# Listing:
═══

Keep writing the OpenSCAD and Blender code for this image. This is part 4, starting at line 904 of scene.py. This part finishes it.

═══

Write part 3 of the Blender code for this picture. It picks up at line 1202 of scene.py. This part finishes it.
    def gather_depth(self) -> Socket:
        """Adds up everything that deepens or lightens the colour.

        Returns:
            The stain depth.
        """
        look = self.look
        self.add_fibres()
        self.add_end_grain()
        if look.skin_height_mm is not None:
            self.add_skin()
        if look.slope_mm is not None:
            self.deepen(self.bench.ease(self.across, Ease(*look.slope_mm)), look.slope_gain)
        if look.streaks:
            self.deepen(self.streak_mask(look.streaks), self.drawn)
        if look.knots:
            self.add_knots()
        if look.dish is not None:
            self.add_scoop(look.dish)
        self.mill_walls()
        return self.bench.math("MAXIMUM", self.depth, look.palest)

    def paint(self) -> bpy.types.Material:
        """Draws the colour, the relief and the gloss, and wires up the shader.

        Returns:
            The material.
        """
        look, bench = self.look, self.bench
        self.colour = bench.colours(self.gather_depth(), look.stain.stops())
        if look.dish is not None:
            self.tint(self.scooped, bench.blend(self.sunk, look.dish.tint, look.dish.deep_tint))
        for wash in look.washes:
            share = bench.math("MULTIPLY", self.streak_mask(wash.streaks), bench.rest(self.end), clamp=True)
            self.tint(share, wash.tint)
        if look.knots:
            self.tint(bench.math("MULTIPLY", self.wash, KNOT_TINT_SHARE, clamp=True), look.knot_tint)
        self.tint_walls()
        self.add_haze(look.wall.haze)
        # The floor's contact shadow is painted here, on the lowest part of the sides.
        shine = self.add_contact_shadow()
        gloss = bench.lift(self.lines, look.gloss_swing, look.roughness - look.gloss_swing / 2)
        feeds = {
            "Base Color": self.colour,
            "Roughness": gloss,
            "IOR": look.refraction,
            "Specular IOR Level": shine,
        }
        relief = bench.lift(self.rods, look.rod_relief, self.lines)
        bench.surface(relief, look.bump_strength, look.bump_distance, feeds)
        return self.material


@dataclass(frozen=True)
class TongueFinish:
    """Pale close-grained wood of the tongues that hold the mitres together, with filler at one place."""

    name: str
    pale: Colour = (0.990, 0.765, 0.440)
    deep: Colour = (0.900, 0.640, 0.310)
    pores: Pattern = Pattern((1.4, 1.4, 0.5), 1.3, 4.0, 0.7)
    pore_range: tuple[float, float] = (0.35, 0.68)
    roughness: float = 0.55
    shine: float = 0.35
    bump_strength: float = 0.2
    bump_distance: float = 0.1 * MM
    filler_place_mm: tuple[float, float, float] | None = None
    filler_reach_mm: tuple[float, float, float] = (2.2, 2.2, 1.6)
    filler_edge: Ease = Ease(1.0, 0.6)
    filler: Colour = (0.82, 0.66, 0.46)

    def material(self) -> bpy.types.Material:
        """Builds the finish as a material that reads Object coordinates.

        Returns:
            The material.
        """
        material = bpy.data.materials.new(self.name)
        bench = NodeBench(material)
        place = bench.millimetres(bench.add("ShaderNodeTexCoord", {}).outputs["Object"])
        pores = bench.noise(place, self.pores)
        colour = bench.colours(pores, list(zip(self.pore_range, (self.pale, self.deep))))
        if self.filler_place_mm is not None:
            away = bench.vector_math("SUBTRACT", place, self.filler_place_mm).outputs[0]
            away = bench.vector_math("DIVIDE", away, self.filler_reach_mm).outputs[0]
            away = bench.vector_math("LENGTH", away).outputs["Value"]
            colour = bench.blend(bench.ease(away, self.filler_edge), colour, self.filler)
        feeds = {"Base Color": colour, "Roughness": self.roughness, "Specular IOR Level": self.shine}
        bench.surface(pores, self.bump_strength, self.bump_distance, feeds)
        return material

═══

# Written problem:
Quote only the lines running from the line that holds "Write part 3" to the line that holds "up the shader.", both ends included.

# Solution below:
Write part 3 of the Blender code for this picture. It picks up at line 1202 of scene.py. This part finishes it.
    def gather_depth(self) -> Socket:
        """Adds up everything that deepens or lightens the colour.

        Returns:
            The stain depth.
        """
        look = self.look
        self.add_fibres()
        self.add_end_grain()
        if look.skin_height_mm is not None:
            self.add_skin()
        if look.slope_mm is not None:
            self.deepen(self.bench.ease(self.across, Ease(*look.slope_mm)), look.slope_gain)
        if look.streaks:
            self.deepen(self.streak_mask(look.streaks), self.drawn)
        if look.knots:
            self.add_knots()
        if look.dish is not None:
            self.add_scoop(look.dish)
        self.mill_walls()
        return self.bench.math("MAXIMUM", self.depth, look.palest)

    def paint(self) -> bpy.types.Material:
        """Draws the colour, the relief and the gloss, and wires up the shader.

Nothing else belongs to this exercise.